M. Sébastien Leclerc. Après les fermetures des succursales de la Banque de France et des perceptions qui disparaissent par dizaines chaque année, après la fermeture de l'accès au public des sous-préfectures, entendez-vous poursuivre ainsi le démantèlement des services publics dans les territoires, en dehors des chefs-lieux de département ou de région ? (Applaudissements sur quelques bancs du groupe GDR.)

M. Christian Hutin et M. Sébastien Jumel . Très bien !

M. Sébastien Leclerc. Un tribunal, dans une ville moyenne comme Lisieux, c'est un accès facilité pour nos concitoyens, à une distance raisonnable, ce sont des magistrats, des personnels du ministère de la justice, plusieurs dizaines d'avocats, qui font également travailler des collaborateurs. Bref, c'est tout une économie des métiers du droit dont l'implantation même serait menacée en cas de fermeture.

M. Christian Hutin. Très bien !

M. Sébastien Leclerc. Et de grâce, monsieur le Premier ministre, ne reprenez pas à votre compte le slogan malhonnête qui figure dans le rapport remis à la garde des sceaux, où l'on tente de nous endormir en nous faisant croire qu'aucun site judiciaire ne fermera. Chacun comprend qu'un tribunal qui perdrait 80 % de ses attributions, même si l'on y maintenait ses compétences de base, n'aurait pas le même impact en termes de service public, ni en termes d'activité économique.

Mme Émilie Bonnivard. Très bien !

M. Erwan Balanant. C'est vous qui avez fermé les tribunaux !

M. Sébastien Leclerc. Monsieur le Premier ministre, vous venez déjà de demander d'énormes efforts à nos concitoyens qui vivent à la campagne et qui vont dépenser 500 euros de plus cette année pour aller travailler en voiture et pour chauffer leur maison. (Applaudissements sur les bancs du groupe LR et sur quelques bancs du groupe UDI-Agir.)

Ma question est donc très simple : quelle suite entendez-vous donner à ce rapport ? Envisagez-vous vraiment de demander aux Français de faire plusieurs centaines de kilomètres, sur des routes limitées à 80 kilomètres à l'heure, en utilisant un carburant taxé à 90 %, simplement pour défendre leurs droits ? (Applaudissements sur les bancs du groupe LR et sur quelques bancs des groupes UDI-Agir, NG, FI et GDR.)

M. le président. La parole est à Mme la garde des sceaux, ministre de la justice.

M. Thibault Bazin. …et de l'injustice territoriale !

Mme Émilie Bonnivard. Faites attention à vos propos, madame la ministre, vous êtes enregistrée !

Mme Nicole Belloubet, garde des sceaux, ministre de la justice. Monsieur le député, à votre excellente question, permettez-moi d'apporter les réponses suivantes.

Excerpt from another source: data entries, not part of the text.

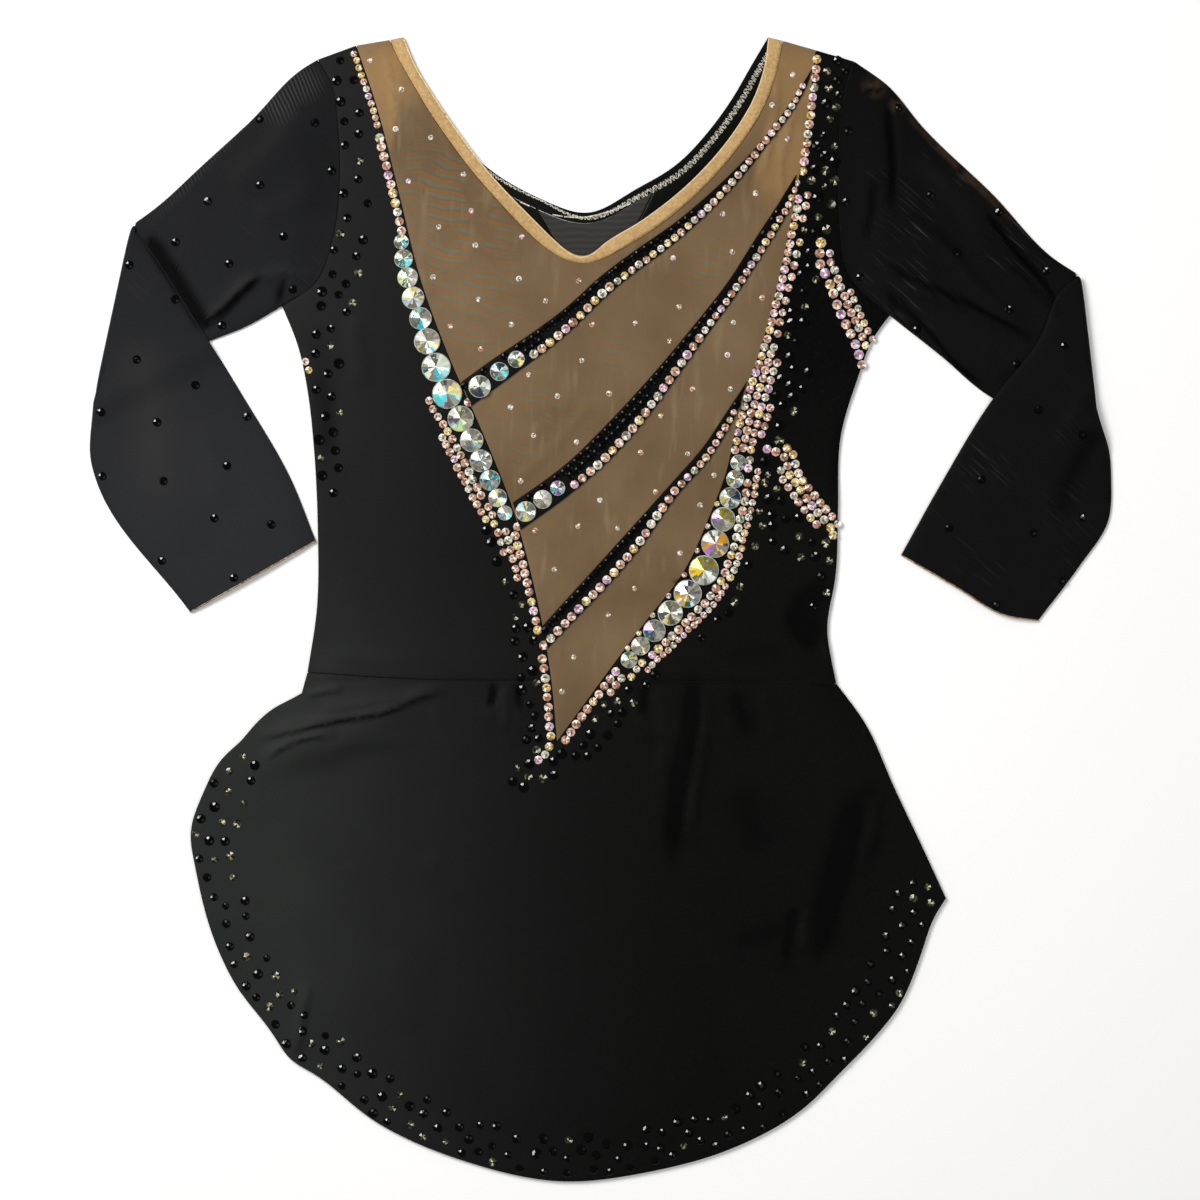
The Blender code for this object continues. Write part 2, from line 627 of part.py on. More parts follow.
def make_sleeve(name, table):
    """A flat tube from the armhole to the elbow's fold, round it, and back over itself to the cuff."""
    thick = 2 * CLOTH + SEAM
    radius = thick + SEAM / 2
    armhole = curve(ARMHOLE[table["side"]])
    away = -1 if table["side"] == "left" else 1
    armhole = armhole + across(armhole) * SEAM / 2 * away
    top, low = curve(table["arm_top"]), curve(table["arm_low"])
    inner, outer = curve(table["forearm_in"]), curve(table["forearm_out"])
    fold = np.array([top[-1], low[-1]])
    out = across(fold)[0] * away
    fold = fold - out * radius
    top[-1], inner[0] = fold[0], fold[0]
    low[-1], outer[0] = fold[1], fold[1]
    top[0], low[0] = armhole[0], armhole[-1]
    cuff = curve(table["cuff"])
    forearm = joined(inner, cuff, outer[::-1])
    fold_length = np.linalg.norm(fold[1] - fold[0])
    lower_edge = np.array([low[len(low) // 3], low[-1]])
    down = across(lower_edge)[0] * -away

    def upper_wall(t):
        return 0.5 + 0.5 * np.sign(np.round(t - thick / 2, 3))

    rows = []
    for u in np.linspace(0, 1, SLEEVE_ARM_ROWS):
        length = (1 - u) * np.linalg.norm(armhole[-1] - armhole[0]) + u * fold_length
        xy, t, v = ring(lambda v: patch(armhole, fold, top, low, u, v), length, thick)
        clear = smooth((-depth(xy, forearm) - 2) / 22) * smooth(u / 0.2)
        rise = (SLEEVE_FULLNESS * np.sin(math.pi * v) + ridges(xy, table["folds"])) * clear
        rows.append(np.column_stack([xy, t + rise * upper_wall(t)]))
    for turn in SLEEVE_ROLL:
        xy, t, v = ring(lambda v: evenly(fold, v), fold_length, thick)
        angle = math.radians(turn)
        xy = xy + out * ((radius - t) * math.sin(angle))[:, None]
        rows.append(np.column_stack([xy, radius - (radius - t) * math.cos(angle)]))
    for u in np.linspace(0, 1, SLEEVE_FOREARM_ROWS):
        length = (1 - u) * fold_length + u * np.linalg.norm(cuff[-1] - cuff[0])
        xy, t, v = ring(lambda v: patch(fold, cuff, inner, outer, u, v), length, thick)
        past = ((xy - lower_edge[1]) * down).sum(axis=1)
        settled = smooth((past - 1) / SLEEVE_SETTLE) * (2 * radius - thick)
        rise = (0.6 * SLEEVE_FULLNESS * np.sin(math.pi * v) + ridges(xy, table["folds"])) * smooth(u / 0.3)
        rows.append(np.column_stack([xy, 2 * radius - t - settled + rise * (1 - upper_wall(t))]))

    n = len(rows[0]) // 2
    faces = []
    for r in range(len(rows) - 1):
        for first, turned in ((0, False), (n, True)):
            for k in range(n):
                a, b = r * 2 * n + first + k, r * 2 * n + first + (k + 1) % n
                quad = (a, b, b + 2 * n, a + 2 * n)
                faces.append(quad[::-1] if turned else quad)
    for r, turned in ((0, True), (len(rows) - 1, False)):
        for k in range(n):
            a, b = r * 2 * n + k, r * 2 * n + (k + 1) % n
            quad = (a, b, b + n, a + n)
            faces.append(quad[::-1] if turned else quad)
    body(name, np.vstack(rows), faces, "black_mesh")


for old in list(bpy.data.objects):
    bpy.data.objects.remove(old)
make_back()
make_front()
for name, table in BANDS.items():
    make_band(name, table)
for name, table in STONE_ROWS.items():
    make_stone_row(name, table)
for name, table in SLEEVES.items():
    make_sleeve(name, table)
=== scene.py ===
import json
import math
import random

import bmesh
import bpy
import numpy as np
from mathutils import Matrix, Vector
from mathutils.bvhtree import BVHTree

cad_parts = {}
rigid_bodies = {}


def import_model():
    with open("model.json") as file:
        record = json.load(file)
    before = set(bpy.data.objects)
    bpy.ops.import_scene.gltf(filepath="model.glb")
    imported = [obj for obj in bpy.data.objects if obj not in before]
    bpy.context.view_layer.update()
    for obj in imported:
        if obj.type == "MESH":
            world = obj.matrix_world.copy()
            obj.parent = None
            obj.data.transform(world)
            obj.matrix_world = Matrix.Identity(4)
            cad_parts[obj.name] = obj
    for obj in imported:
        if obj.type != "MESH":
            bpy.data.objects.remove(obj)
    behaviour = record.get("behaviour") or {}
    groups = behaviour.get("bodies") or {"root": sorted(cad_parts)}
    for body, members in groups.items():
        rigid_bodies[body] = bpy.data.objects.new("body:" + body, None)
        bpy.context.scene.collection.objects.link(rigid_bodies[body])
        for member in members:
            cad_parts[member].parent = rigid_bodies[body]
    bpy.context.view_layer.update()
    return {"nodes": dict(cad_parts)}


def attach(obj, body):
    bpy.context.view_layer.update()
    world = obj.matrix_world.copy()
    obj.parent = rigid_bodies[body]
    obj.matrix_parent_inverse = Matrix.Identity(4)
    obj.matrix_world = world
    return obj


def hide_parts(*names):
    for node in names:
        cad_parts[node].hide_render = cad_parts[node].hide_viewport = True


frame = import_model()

# The leotard lies on z = 0 with its front up and its shoulders towards +Y
mm = 0.001
print("the packed model is loaded")


def deselectAll():
    for thing in bpy.context.view_layer.objects:
        thing.select_set(False)


def choose(thing):
    deselectAll()
    bpy.context.view_layer.objects.active = thing
    thing.select_set(True)


def added(name, data):
    thing = bpy.data.objects.new(name, data)
    bpy.context.scene.collection.objects.link(thing)
    return thing


deselectAll()

# Camera, floor and lights

studio = {
    "centre": (-0.0005, 0.005), "cameraHeight": 2.0, "frameWidth": 0.64, "sensor": 36, "nearest": 0.05,
    "floorSize": 6.0, "floorDrop": 0.0002, "world": 0.3,
    # place, size, power and colour of each lamp
    "lamps": {
        "softboxUpperLeft": ((-0.72, 0.62, 1.15), 0.8, 20, (1.0, 0.985, 0.96)),
        "softboxRight": ((0.9, -0.5, 2.0), 1.4, 13, (1, 1, 1)),
    },
}


def addLamp(name, place, size, power, colour):
    lamp = added(name, bpy.data.lights.new(name, "AREA"))
    lamp.location = place
    lamp.rotation_euler = (-Vector(place)).to_track_quat("-Z", "Y").to_euler()  # it points at the origin
    lamp.data.shape = "DISK"
    lamp.data.size = size
    lamp.data.energy = power
    lamp.data.color = colour


def makeStudio():
    camera = added("camera", bpy.data.cameras.new("camera"))
    camera.location = (*studio["centre"], studio["cameraHeight"])  # unturned, it looks straight down
    camera.data.sensor_width = studio["sensor"]
    camera.data.lens = studio["sensor"] * studio["cameraHeight"] / studio["frameWidth"]
    camera.data.clip_start = studio["nearest"]
    bpy.context.scene.camera = camera
    for name, lamp in studio["lamps"].items():
        addLamp(name, *lamp)
    world = bpy.data.worlds.new("studioWorld")
    world.use_nodes = True
    background = world.node_tree.nodes["Background"]
    background.inputs["Color"].default_value = (1, 1, 1, 1)
    background.inputs["Strength"].default_value = studio["world"]
    bpy.context.scene.world = world
    bpy.context.scene.view_settings.view_transform = "Standard"
    bpy.ops.mesh.primitive_plane_add(size=studio["floorSize"], location=(0, 0, -studio["floorDrop"]))
    floor = bpy.context.active_object
    floor.name = "studioFloor"
    floor.data.transform(floor.matrix_world)
    floor.location = (0, 0, 0)
    deselectAll()
    return floor


studioFloor = makeStudio()
print("the studio is set")

# Materials


def shade(code):
    # a colour such as 2b2d2e, as the shader wants it
    parts = [int(code[k:k + 2], 16) / 255 for k in (0, 2, 4)]
    return tuple(p / 12.92 if p < 0.04045 else ((p + 0.055) / 1.055) ** 2.4 for p in parts)


def plug(tree, socket, value):
    # a link from a value, or a plain number, vector or colour
    if isinstance(value, Value):
        tree.links.new(value.socket, socket)
    else:
        socket.default_value = value


class Value:
    # one socket, so that shader maths reads as an expression
    def __init__(self, tree, socket):
        self.tree, self.socket = tree, socket

    def maths(self, operation, *others):
        node = self.tree.nodes.new("ShaderNodeMath")
        node.operation = operation
        for k, value in enumerate((self, *others)):
            plug(self.tree, node.inputs[k], value)
        return Value(self.tree, node.outputs[0])

    def constant(self, number):
        node = self.tree.nodes.new("ShaderNodeValue")
        node.outputs[0].default_value = number
        return Value(self.tree, node.outputs[0])

    def __add__(self, other):
        return self.maths("ADD", other)

    __radd__ = __add__

    def __mul__(self, other):
        return self.maths("MULTIPLY", other)

    __rmul__ = __mul__

    def __sub__(self, other):
        return self.maths("SUBTRACT", other)

    def __rsub__(self, other):
        return self.constant(other).maths("SUBTRACT", self)

    def __pow__(self, other):
        return self.maths("POWER", other)

    def sine(self):
        return self.maths("SINE")

    def within(self, low, high):
        # 0 below low and 1 above high, with a straight rise between
        return ((self - low) * (1 / (high - low))).maths("MINIMUM", 1.0).maths("MAXIMUM", 0.0)


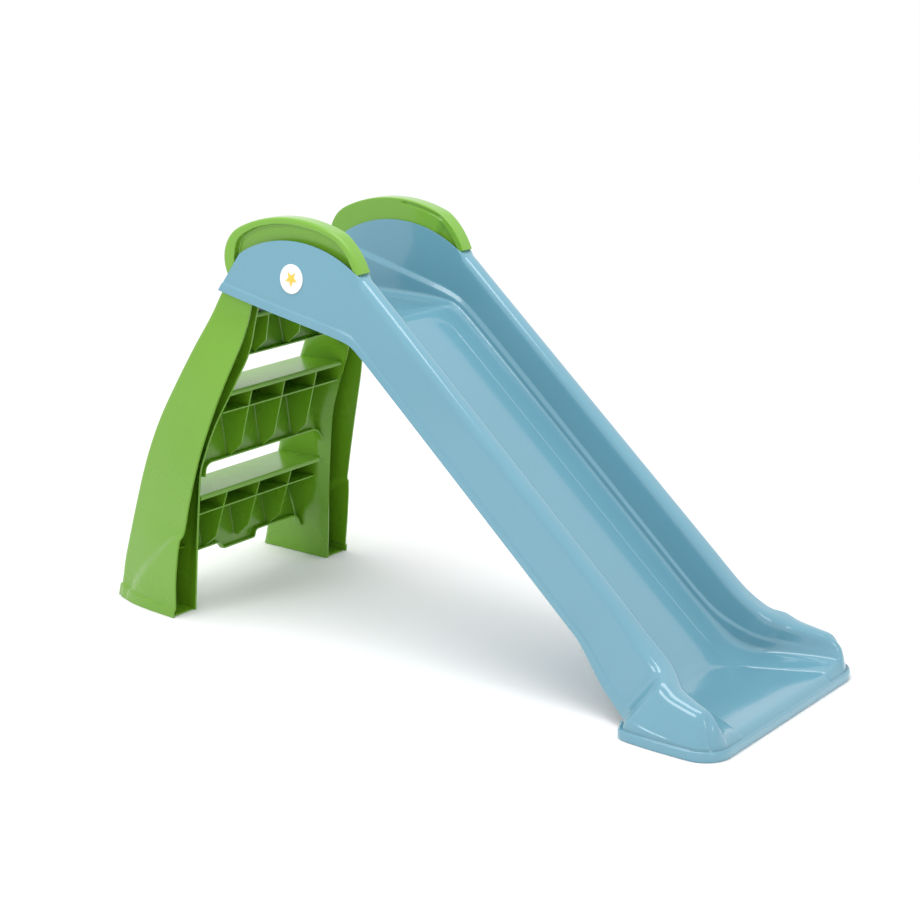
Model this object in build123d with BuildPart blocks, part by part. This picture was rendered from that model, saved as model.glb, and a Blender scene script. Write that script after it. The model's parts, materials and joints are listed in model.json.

Il est vrai que le rapport qui m'a été remis par M. Dominique Raimbourg et M. Philippe Houillon formule un certain nombre de propositions, qui sont le fruit d'une large consultation, fondée sur l'audition de plus de 200 personnes et l'exploitation de très nombreuses contributions écrites.

Ce sont des pistes de travail, sur lesquelles je vais m'appuyer pour formuler des propositions, qui seront soumises à concertation. (« Ah ! » sur les bancs du groupe LR.) Ces pistes de travail reposent sur le postulat que M. le Premier ministre et moi-même avions fixé, à savoir qu'aucun site, ni aucun tribunal ne seraient fermés. (Applaudissements sur plusieurs bancs des groupes REM et MODEM – Exclamations sur les bancs du groupe LR.)

Mme Émilie Bonnivard. Mais vous les siphonnez !

Mme Nicole Belloubet, garde des sceaux . Ainsi, monsieur le député, aussi bien à Caen qu'à Lisieux ou à Vire, vous conserverez un tribunal. Je tenais à le préciser ici.

Mme Émilie Bonnivard. La question n'est pas là !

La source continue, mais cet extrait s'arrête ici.